→ Given exercise
Set down word for word each line from the start of the listing through the line that contains "return slab(outline, low, high)", both included.

START

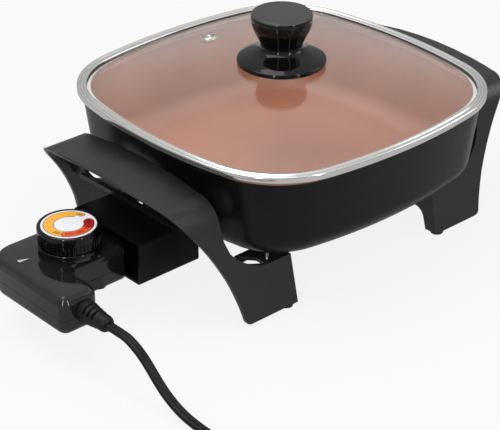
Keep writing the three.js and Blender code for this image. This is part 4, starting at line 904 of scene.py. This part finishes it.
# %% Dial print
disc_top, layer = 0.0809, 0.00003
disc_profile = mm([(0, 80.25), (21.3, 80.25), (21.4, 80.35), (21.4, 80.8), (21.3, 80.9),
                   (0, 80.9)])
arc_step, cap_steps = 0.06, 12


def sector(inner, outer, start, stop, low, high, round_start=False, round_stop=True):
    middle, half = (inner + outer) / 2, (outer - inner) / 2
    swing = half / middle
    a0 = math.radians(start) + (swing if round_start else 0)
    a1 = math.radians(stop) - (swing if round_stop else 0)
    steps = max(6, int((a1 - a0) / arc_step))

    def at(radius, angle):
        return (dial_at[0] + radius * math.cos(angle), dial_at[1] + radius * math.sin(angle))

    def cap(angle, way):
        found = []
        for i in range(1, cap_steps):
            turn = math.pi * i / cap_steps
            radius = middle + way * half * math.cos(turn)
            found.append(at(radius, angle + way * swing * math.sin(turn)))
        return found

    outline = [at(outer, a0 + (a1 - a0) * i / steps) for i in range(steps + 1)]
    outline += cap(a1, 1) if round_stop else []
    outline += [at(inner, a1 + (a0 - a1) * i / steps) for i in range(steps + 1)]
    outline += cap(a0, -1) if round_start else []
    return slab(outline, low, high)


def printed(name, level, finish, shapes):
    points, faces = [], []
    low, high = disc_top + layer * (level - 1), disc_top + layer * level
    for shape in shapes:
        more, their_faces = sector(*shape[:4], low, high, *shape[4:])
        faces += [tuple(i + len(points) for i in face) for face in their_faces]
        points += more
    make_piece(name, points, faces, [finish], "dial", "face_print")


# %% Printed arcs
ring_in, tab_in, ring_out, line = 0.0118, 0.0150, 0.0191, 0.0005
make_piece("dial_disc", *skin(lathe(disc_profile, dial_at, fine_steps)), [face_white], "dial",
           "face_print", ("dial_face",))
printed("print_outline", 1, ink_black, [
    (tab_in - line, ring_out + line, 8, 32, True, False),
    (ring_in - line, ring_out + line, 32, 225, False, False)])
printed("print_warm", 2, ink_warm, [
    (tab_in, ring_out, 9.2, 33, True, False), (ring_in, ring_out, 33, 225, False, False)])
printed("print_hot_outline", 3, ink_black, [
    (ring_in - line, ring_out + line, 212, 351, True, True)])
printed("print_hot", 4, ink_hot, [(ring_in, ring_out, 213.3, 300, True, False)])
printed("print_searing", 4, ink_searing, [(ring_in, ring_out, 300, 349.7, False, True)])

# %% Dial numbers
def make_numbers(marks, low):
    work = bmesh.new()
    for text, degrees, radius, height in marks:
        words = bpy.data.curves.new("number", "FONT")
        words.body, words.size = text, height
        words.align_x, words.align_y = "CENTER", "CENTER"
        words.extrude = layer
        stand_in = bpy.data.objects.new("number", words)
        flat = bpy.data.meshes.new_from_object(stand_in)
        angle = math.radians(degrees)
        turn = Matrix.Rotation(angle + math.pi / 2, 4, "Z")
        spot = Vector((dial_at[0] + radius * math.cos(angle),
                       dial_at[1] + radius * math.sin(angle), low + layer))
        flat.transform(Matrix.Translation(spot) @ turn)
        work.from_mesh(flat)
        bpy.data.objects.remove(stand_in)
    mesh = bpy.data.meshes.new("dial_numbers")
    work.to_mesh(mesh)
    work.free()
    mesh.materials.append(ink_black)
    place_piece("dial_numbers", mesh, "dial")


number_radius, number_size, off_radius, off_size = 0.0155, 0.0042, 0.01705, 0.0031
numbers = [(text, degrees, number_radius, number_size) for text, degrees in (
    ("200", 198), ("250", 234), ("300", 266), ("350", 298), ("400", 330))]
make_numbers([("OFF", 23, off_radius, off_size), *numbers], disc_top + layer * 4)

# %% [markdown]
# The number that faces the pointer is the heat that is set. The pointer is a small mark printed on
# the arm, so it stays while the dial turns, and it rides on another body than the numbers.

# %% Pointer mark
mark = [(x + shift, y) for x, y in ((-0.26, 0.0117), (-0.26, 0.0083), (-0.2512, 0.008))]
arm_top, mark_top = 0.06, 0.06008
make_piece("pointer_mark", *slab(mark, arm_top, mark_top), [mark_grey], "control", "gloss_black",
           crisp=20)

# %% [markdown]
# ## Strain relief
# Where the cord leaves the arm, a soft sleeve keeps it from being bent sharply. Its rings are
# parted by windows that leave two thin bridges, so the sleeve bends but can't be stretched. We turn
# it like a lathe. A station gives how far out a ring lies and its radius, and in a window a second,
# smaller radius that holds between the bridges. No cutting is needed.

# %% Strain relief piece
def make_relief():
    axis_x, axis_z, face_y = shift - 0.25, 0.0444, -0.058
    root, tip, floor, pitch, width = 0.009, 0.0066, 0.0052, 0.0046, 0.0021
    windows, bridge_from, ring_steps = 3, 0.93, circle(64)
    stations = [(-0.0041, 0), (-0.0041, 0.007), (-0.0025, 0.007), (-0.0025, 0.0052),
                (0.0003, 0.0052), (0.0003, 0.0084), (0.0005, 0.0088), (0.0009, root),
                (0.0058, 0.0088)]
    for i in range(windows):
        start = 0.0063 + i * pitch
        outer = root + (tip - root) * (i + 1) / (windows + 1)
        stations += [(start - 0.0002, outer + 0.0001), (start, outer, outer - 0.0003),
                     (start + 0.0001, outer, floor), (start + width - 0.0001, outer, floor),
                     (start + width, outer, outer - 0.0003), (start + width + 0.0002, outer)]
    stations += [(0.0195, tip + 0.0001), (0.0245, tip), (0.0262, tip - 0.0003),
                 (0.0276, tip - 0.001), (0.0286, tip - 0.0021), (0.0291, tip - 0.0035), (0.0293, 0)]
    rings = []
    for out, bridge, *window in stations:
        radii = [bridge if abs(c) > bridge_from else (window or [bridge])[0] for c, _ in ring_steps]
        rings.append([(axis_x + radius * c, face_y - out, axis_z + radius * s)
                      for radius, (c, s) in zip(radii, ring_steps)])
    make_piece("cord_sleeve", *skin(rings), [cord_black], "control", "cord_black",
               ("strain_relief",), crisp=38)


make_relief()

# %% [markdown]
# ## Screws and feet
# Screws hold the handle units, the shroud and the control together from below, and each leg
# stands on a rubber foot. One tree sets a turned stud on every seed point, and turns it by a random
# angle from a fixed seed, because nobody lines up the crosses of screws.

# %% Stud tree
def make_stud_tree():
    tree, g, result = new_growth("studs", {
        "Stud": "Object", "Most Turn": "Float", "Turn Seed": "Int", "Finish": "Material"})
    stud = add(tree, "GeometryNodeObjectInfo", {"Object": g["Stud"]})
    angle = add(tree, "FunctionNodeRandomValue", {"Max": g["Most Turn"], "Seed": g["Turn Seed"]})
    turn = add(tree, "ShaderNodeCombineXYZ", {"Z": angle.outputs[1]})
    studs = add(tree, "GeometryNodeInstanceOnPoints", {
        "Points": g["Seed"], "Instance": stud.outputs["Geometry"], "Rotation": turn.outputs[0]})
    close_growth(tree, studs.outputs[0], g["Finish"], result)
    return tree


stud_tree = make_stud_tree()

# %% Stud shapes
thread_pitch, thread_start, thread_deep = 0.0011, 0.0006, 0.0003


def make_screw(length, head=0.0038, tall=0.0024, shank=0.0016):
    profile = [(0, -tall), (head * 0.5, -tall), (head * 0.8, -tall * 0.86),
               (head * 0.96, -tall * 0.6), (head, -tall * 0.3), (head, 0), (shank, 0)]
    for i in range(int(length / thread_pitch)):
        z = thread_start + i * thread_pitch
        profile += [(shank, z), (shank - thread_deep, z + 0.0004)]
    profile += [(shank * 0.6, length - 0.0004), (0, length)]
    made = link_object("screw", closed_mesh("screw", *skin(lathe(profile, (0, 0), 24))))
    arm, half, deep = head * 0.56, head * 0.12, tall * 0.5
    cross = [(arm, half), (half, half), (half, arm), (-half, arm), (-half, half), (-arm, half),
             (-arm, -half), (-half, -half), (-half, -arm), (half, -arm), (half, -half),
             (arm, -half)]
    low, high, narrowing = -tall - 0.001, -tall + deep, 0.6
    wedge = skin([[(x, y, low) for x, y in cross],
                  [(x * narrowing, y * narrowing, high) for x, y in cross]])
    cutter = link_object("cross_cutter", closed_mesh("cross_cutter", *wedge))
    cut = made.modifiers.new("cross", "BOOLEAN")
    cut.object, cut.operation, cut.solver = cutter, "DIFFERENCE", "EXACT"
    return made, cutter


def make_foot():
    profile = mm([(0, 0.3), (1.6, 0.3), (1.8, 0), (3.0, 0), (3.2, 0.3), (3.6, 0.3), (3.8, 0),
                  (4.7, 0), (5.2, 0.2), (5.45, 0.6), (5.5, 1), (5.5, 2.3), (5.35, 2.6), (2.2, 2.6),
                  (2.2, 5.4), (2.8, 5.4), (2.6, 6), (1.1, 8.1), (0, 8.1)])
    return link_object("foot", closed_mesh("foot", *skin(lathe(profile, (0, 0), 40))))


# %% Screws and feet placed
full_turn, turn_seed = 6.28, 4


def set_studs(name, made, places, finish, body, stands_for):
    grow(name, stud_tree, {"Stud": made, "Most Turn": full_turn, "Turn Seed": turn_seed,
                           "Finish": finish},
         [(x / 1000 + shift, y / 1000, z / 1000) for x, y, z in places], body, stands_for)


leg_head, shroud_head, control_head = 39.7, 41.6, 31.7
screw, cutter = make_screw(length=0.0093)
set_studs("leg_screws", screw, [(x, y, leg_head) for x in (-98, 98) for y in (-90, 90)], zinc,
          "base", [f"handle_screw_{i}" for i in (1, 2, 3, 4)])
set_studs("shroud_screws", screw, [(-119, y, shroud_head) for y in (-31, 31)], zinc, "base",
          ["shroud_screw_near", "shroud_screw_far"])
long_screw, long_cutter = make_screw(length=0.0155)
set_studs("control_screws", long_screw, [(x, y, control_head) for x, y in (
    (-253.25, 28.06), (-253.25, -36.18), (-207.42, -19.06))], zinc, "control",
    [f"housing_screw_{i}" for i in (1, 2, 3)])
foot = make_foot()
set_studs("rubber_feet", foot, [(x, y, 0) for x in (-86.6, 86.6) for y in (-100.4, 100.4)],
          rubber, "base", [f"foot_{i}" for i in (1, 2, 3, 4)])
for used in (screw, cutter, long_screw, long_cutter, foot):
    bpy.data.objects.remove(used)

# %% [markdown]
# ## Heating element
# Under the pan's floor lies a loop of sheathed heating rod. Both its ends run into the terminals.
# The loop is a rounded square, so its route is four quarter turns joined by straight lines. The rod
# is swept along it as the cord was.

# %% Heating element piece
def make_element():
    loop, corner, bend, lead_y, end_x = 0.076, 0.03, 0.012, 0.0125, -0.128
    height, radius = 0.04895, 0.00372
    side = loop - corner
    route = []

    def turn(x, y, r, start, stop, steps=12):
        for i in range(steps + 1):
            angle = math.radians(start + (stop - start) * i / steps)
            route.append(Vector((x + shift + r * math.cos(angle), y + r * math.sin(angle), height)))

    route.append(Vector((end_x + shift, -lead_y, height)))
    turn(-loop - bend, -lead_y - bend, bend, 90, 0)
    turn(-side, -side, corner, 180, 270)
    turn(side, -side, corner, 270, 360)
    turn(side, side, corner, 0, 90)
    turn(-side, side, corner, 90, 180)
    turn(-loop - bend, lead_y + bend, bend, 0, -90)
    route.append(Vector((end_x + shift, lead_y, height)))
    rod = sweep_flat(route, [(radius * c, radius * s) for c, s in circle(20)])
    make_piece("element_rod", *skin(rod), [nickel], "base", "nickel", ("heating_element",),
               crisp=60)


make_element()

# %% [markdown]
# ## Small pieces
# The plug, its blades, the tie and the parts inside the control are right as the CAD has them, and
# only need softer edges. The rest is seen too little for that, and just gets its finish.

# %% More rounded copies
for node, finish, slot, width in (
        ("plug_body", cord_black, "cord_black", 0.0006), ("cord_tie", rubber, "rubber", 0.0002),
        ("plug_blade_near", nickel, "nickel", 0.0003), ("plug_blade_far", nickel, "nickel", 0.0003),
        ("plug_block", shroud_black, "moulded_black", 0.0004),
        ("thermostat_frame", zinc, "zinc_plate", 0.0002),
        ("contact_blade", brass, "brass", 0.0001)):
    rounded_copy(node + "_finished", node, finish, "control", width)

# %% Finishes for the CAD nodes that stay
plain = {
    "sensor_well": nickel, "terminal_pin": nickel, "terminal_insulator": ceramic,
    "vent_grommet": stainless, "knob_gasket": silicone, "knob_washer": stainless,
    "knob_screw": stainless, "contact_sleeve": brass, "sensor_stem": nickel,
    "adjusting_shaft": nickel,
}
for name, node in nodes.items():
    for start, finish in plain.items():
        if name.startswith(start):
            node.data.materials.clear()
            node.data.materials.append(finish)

END

→ Result below
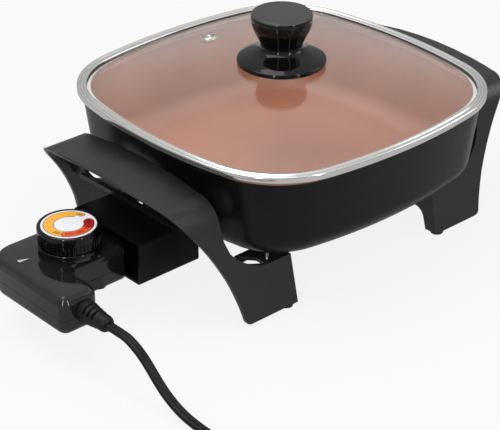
Keep writing the three.js and Blender code for this image. This is part 4, starting at line 904 of scene.py. This part finishes it.
# %% Dial print
disc_top, layer = 0.0809, 0.00003
disc_profile = mm([(0, 80.25), (21.3, 80.25), (21.4, 80.35), (21.4, 80.8), (21.3, 80.9),
                   (0, 80.9)])
arc_step, cap_steps = 0.06, 12


def sector(inner, outer, start, stop, low, high, round_start=False, round_stop=True):
    middle, half = (inner + outer) / 2, (outer - inner) / 2
    swing = half / middle
    a0 = math.radians(start) + (swing if round_start else 0)
    a1 = math.radians(stop) - (swing if round_stop else 0)
    steps = max(6, int((a1 - a0) / arc_step))

    def at(radius, angle):
        return (dial_at[0] + radius * math.cos(angle), dial_at[1] + radius * math.sin(angle))

    def cap(angle, way):
        found = []
        for i in range(1, cap_steps):
            turn = math.pi * i / cap_steps
            radius = middle + way * half * math.cos(turn)
            found.append(at(radius, angle + way * swing * math.sin(turn)))
        return found

    outline = [at(outer, a0 + (a1 - a0) * i / steps) for i in range(steps + 1)]
    outline += cap(a1, 1) if round_stop else []
    outline += [at(inner, a1 + (a0 - a1) * i / steps) for i in range(steps + 1)]
    outline += cap(a0, -1) if round_start else []
    return slab(outline, low, high)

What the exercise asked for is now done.